- 1 1/2 pounds catfish fillets, cubed
- 2 teaspoons Essence, recipe follows
- 1/4 cup vegetable oil
- 1/4 cup all-purpose flour
- 1 cup chopped yellow onions
- 1/2 cup chopped green bell peppers
- 1/2 cup chopped celery
- 1 tablespoon minced garlic
- 1/2 teaspoon salt
- 1/4 teaspoon crushed red pepper flakes
- Pinch cayenne
- 2 bay leaves
- 2 1/2 cups seeded and chopped plum tomatoes and their juices
- 1/2 teaspoon Worcestershire sauce
- 1/2 teaspoon hot pepper sauce
- 3 cups fish stock or shrimp stock
- 2 tablespoons unsalted butter
- Giant Jalapeno Corn Muffins, recipe follows, or steamed long grain white rice, accompaniment
- 1/4 cup chopped green onions (green and white parts), plus extra for garnish
- 1/4 cup chopped fresh flat-leaf parsley, garnish
Season the catfish with the Essence and set aside.
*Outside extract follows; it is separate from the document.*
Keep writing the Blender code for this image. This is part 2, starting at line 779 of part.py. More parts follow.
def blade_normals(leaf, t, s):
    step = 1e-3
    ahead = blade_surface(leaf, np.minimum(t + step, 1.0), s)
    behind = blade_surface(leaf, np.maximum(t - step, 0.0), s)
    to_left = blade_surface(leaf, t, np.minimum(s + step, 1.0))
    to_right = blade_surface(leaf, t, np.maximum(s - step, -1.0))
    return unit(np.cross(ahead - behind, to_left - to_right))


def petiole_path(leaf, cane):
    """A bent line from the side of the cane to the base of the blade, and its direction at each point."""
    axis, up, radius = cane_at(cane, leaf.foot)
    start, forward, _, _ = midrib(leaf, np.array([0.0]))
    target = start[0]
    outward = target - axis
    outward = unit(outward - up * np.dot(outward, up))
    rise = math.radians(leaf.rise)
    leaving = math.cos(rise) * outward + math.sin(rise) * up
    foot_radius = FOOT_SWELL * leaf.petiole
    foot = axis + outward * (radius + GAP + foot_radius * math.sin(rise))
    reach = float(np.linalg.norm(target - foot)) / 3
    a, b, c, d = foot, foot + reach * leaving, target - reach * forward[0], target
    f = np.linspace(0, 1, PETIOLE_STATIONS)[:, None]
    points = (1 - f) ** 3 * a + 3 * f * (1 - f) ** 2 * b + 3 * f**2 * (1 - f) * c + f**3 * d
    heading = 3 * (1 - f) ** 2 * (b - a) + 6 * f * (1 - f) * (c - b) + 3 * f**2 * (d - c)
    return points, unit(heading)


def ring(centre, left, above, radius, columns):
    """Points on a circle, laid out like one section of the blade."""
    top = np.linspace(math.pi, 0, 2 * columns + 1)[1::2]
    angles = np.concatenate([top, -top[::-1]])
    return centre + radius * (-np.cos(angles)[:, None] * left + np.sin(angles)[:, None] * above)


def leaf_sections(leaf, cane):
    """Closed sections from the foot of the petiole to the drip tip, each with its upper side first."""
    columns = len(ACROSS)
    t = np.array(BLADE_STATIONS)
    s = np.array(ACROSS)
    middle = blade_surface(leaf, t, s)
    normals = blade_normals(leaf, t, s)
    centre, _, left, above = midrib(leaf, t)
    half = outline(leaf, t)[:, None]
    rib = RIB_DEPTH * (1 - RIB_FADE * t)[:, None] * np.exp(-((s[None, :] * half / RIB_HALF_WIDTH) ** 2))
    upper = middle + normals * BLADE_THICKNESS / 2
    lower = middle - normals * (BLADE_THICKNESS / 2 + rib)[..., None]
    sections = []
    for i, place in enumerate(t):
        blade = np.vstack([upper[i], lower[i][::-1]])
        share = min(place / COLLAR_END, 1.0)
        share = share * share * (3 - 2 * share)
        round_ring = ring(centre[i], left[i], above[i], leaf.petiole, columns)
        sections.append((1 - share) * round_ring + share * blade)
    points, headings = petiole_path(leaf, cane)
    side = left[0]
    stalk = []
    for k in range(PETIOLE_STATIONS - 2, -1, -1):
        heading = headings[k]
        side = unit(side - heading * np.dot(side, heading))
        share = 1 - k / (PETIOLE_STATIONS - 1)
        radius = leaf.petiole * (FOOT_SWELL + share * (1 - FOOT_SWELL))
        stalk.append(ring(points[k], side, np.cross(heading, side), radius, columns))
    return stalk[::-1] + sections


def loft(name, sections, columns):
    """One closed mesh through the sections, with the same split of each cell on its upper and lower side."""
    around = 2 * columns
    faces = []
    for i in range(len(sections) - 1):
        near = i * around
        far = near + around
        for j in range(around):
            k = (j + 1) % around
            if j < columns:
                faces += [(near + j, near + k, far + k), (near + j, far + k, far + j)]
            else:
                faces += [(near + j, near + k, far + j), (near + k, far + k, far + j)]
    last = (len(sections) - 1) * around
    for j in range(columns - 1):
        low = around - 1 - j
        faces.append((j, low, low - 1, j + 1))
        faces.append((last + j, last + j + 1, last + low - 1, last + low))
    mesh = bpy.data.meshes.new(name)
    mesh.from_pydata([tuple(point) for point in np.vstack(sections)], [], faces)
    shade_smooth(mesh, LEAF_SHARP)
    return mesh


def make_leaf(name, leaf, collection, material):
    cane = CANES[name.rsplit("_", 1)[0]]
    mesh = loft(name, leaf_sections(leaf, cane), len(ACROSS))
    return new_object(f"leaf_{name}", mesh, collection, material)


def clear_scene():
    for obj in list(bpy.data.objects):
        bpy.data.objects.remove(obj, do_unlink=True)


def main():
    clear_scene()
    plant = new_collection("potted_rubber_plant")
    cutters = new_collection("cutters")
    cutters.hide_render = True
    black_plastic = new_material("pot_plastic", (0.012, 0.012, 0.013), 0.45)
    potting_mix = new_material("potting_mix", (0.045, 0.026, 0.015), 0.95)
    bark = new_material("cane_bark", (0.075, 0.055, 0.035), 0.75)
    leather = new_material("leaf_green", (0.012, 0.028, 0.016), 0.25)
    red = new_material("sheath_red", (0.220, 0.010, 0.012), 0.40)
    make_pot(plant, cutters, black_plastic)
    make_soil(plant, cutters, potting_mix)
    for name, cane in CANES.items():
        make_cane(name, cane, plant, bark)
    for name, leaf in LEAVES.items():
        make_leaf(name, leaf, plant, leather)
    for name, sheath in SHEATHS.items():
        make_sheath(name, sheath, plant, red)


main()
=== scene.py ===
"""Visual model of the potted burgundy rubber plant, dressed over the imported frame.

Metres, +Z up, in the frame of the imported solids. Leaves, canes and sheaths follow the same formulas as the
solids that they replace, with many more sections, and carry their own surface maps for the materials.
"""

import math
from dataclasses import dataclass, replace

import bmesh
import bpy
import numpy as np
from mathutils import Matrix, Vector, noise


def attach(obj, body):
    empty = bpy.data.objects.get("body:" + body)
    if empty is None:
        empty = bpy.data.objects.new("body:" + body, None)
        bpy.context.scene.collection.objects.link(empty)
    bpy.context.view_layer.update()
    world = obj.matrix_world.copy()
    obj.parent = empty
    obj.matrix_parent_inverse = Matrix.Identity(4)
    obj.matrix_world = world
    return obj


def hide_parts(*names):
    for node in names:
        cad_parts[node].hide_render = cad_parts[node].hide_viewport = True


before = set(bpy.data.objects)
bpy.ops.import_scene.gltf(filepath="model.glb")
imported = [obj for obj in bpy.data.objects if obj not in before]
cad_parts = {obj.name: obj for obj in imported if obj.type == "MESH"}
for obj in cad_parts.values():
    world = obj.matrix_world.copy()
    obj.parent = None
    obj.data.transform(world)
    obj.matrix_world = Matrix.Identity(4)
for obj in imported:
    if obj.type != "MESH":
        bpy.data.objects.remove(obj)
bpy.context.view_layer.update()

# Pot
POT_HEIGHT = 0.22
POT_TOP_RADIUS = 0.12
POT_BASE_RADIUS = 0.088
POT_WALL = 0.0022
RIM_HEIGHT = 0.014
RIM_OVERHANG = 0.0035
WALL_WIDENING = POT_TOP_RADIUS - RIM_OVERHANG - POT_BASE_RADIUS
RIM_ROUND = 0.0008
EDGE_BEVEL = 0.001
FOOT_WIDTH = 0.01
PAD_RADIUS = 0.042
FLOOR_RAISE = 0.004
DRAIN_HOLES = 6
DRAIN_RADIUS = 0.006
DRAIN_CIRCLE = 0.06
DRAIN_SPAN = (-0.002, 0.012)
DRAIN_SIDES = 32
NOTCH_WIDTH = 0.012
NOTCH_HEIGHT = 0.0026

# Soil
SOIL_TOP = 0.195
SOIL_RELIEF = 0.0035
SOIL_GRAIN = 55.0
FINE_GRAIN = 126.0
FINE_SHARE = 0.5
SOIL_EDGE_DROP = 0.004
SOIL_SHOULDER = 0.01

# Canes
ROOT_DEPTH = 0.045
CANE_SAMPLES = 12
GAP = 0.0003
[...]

Heat the oil in large heavy nonstick pot or Dutch oven over medium-high heat. Using a heavy wooden spoon, stir in the flour. Cook, stirring, until a medium-colored roux forms, about 6 minutes. Add the onions, onions, bell peppers, celery, garlic, salt, crushed red pepper flakes, cayenne, and bay leaves. Cook, stirring occasionally, until the vegetables are soft and lightly golden, about 5 minutes. Add the tomatoes, Worcestershire, and pepper sauce, stir well to combine, and cook until thickened, 8 to 10 minutes. Whisk in the stock and bring to a boil. Reduce the heat to medium-low and simmer, stirring occasionally, for 30 minutes.
Add the catfish and green onions, stir, and simmer until the catfish are cooked through, about 10 minutes. Remove from the heat and adjust the seasoning, to taste.
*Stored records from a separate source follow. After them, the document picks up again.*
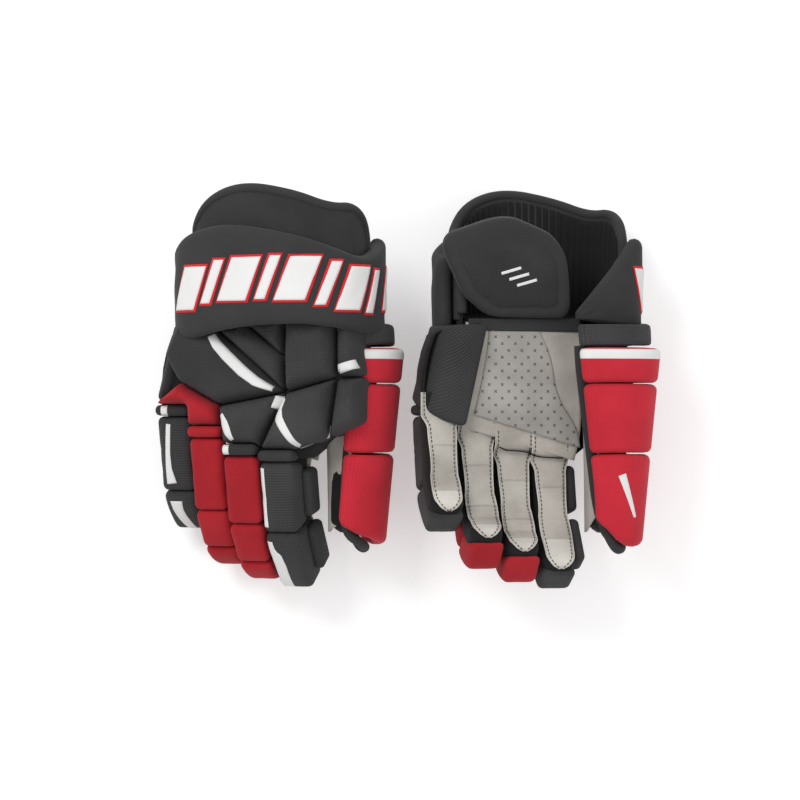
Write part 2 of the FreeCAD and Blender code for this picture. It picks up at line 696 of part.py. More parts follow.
def box_of(objects):
    whole = FreeCAD.BoundBox()
    for item in objects:
        whole.add(item.Shape.BoundBox)
    return whole


doc.recompute()
right_box, left_box = box_of(right_parts), box_of(left_parts)
sheet.set("glove_spacing", str(right_box.XMax - left_box.XMin + SIZES["pair_gap"]))
sheet.set("right_rest", str(-right_box.ZMin))
sheet.set("left_rest", str(-left_box.ZMin))
doc.recompute()
both = box_of(nodes)
sheet.set("shift_x", str(both.Center.x))
sheet.set("shift_y", str(both.Center.y))
doc.recompute()

for item in doc.Objects:
    if "Invalid" in item.State or "Error" in item.State:
        raise RuntimeError(f"{item.Name} did not build: {item.State}")
for node in nodes:
    if node.Shape.isNull() or not node.Shape.isValid():
        raise RuntimeError(f"{node.Label} has a bad shape")

os.makedirs("parts", exist_ok=True)
for node in nodes:
    node.Shape.exportStep(f"parts/{node.Label}.step")
size = box_of(nodes)
print(f"{len(nodes)} nodes, {size.XLength:.1f} x {size.YLength:.1f} x {size.ZLength:.1f} mm")
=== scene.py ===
# %% [markdown]
# # A pair of padded ice hockey gloves
# Each glove is a soft tube of cloth and leather with thick pads sewn on its back, and a wide cuff at the
# wrist. The right glove lies palm down and shows its pads. The left glove lies palm up and shows its leather.
# Both are the same design, so this lesson shapes one glove and lays it down twice, once mirrored.
#
# The first cell loads the engineered frame: bodies that move, joints, and plain solids that say where each
# pad is. Everything below is shaped round those solids; most of it rides on those bodies, and the pieces that
# span a bend are only laid in place.

# %% Load the frame
import json
import math

import bpy
import numpy as np
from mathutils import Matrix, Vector, noise
from mathutils.bvhtree import BVHTree


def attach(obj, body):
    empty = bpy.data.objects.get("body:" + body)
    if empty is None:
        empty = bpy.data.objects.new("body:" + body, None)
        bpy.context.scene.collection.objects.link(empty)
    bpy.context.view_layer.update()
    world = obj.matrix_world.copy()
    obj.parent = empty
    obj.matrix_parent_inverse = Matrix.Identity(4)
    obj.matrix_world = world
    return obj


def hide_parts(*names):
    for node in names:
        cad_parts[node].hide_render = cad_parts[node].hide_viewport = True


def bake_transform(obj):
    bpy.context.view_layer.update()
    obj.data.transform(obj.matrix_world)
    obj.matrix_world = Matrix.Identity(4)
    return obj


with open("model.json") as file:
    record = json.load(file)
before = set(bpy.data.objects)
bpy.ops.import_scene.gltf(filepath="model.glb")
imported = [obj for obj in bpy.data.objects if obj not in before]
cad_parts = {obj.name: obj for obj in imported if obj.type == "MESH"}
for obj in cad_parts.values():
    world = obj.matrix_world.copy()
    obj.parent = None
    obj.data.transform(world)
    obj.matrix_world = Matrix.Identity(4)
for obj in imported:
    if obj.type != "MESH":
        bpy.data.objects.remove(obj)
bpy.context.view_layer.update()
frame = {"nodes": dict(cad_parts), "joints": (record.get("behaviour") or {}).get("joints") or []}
joints = {joint["name"]: joint for joint in frame["joints"]}

# %% [markdown]
# ## The glove's own frame
# Designing in the glove's own frame is much easier than designing a tilted glove: x runs to the thumb,
# y to the wrist, z out of the back of the hand, in millimetres. The finger sizes below are the design's own.
# They give the place of every bend in that frame, and the loaded joints say where the same bends lie on the
# floor. A best-fit turn and shift between the two sets of points then carries any shape to its place.

# %% Finger chains
GAP = 0.4              # what sewn pieces keep clear of a bend line
PALM_TO_BEND = 21.0    # height of the bend lines above the palm leather
CURLS = (12.0, 21.0, 22.0)    # degrees that each segment curls from the one before it
FINGERS = {
    "index": {"x": 15.5, "knuckle": -53.0, "drop": 1.0, "lengths": (52.0, 52.0)},
    "middle": {"x": -17.0, "knuckle": -48.0, "drop": 0.0, "lengths": (50.0, 29.0, 24.0)},
    "ring": {"x": -49.5, "knuckle": -33.0, "drop": 3.0, "lengths": (54.0, 28.0, 24.0)},
    "pinky": {"x": -82.0, "knuckle": -15.0, "drop": 10.0, "lengths": (56.0, 34.0)},
}
SEGMENT_NAMES = {2: ("base", "tip"), 3: ("base", "mid", "tip")}
BEND_NAMES = ("knuckle", "middle_bend", "tip_bend")
SIDES = ("right", "left")


def turn_x(degrees):
    """A turn about the x axis."""
    c, s = math.cos(math.radians(degrees)), math.sin(math.radians(degrees))
    return np.array([[1, 0, 0, 0], [0, c, -s, 0], [0, s, c, 0], [0, 0, 0, 1.0]])


def shift(x, y, z):
    """A move without a turn."""
    moved = np.eye(4)
    moved[:3, 3] = (x, y, z)
    return moved


def finger_chain(finger):
    """The frame of each segment of a finger: bend line on its x axis, tip towards -y, back towards +z."""
    spec = FINGERS[finger]
    here = shift(spec["x"], spec["knuckle"], PALM_TO_BEND - spec["drop"]) @ turn_x(CURLS[0])
    chain = [here]
    for length, curl in zip(spec["lengths"], CURLS[1:]):
        if len(chain) < len(spec["lengths"]):
            chain.append(chain[-1] @ shift(0, -length, 0) @ turn_x(curl))
    return chain


CHAINS = {finger: finger_chain(finger) for finger in FINGERS}


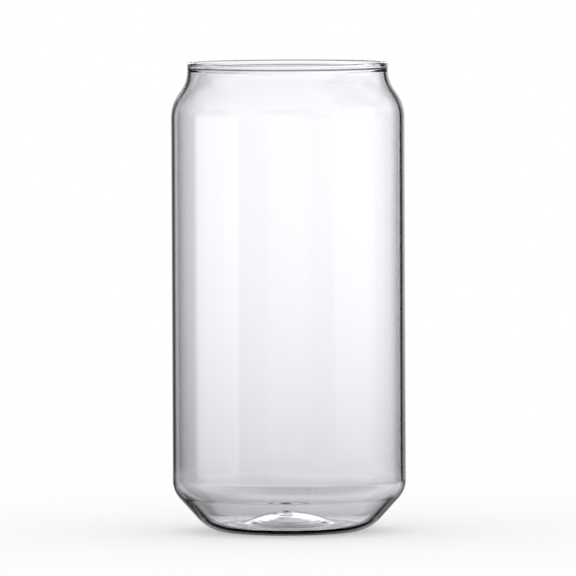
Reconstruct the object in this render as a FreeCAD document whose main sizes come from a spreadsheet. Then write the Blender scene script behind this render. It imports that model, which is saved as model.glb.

To serve, split 4 corn muffins in 1/2 horizontally and place 2 halves on each of 4 large plates. Spoon the catfish and sauce piquante onto the muffins. Garnish with the green onions and parsley and serve.
Essence (Emeril's Creole Seasoning):
2 1/2 tablespoons paprika
2 tablespoons salt
2 tablespoons garlic powder
1 tablespoon black pepper
1 tablespoon onion powder
1 tablespoon cayenne pepper
1 tablespoon dried leaf oregano
1 tablespoon dried thyme
Combine all ingredients thoroughly and store in an airtight jar or container.
Yield: about 2/3 cup
Recipe from "New New Orleans Cooking", by Emeril Lagasse and Jessie Tirsch. Published by William and Morrow, 1993.
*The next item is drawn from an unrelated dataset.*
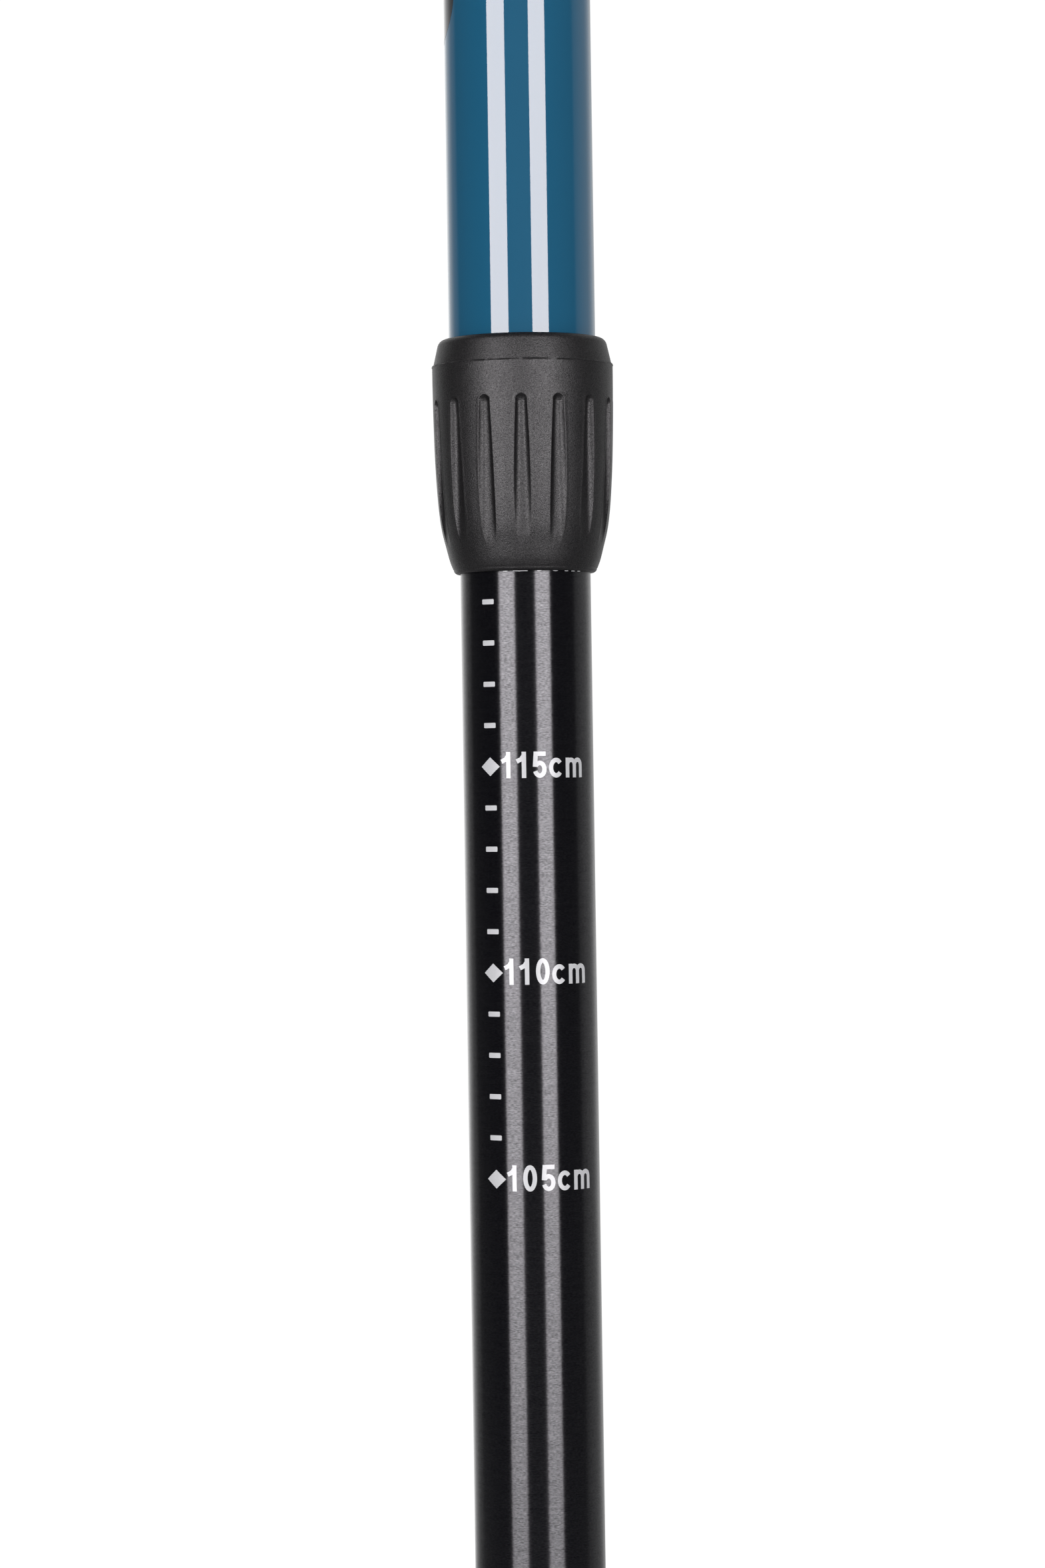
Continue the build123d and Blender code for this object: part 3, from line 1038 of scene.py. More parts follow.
@dataclass(frozen=True)
class RoundTube:
    """Drawn tube with rolled edge breaks, standing for one CAD tube."""

    node: str
    body: str
    slot: str
    radius: float
    bore: float
    stock: Stock
    segments: int = 256

    def build(self, paints: Paints) -> bpy.types.Object:
        """Make the tube.

        Args:
            paints: finishes.

        Returns:
            The finished piece.
        """
        low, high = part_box(self.node)
        bottom, top = low[2], high[2]
        edge = 0.18 * MM
        outline = rounded(
            [
                (self.radius, bottom, edge),
                (self.radius, bottom + 0.5 * (top - bottom), 0),
                (self.radius, top, edge),
                (self.bore, top, edge),
                (self.bore, bottom, edge),
            ]
        )
        obj = lathe(self.node + "_skin", outline, self.segments)
        set_material(obj, paints[self.stock])
        return hand_over(obj, self.body, self.slot, [self.node])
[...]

Giant Jalapeno Corn Muffins:
1 tablespoon softened butter
2 large eggs
1 cup buttermilk
1/4 cup vegetable oil
3 tablespoons seeded and minced jalapeno peppers
1 cup fresh corn kernels
1 cup all-purpose flour
1 cup yellow cornmeal
1 tablespoon baking powder
1/2 teaspoon salt
Preheat the oven to 400 degrees F. Grease a 6-cup large-size muffin tin with the softened butter.
In a large bowl whisk the eggs with the buttermilk, oil, jalapenos and corn. Stir in the flour, cornmeal, baking powder, salt and cayenne, being careful not to overmix. Divide between the muffins cups. Bake for 15 minutes. Reduce the oven temperature to 350 degrees F and bake until golden and a tester inserted into the center comes out clean, 10 to 15 minutes.
Remove from the oven and let cool for 5 minutes in the pan. Turn out and serve hot.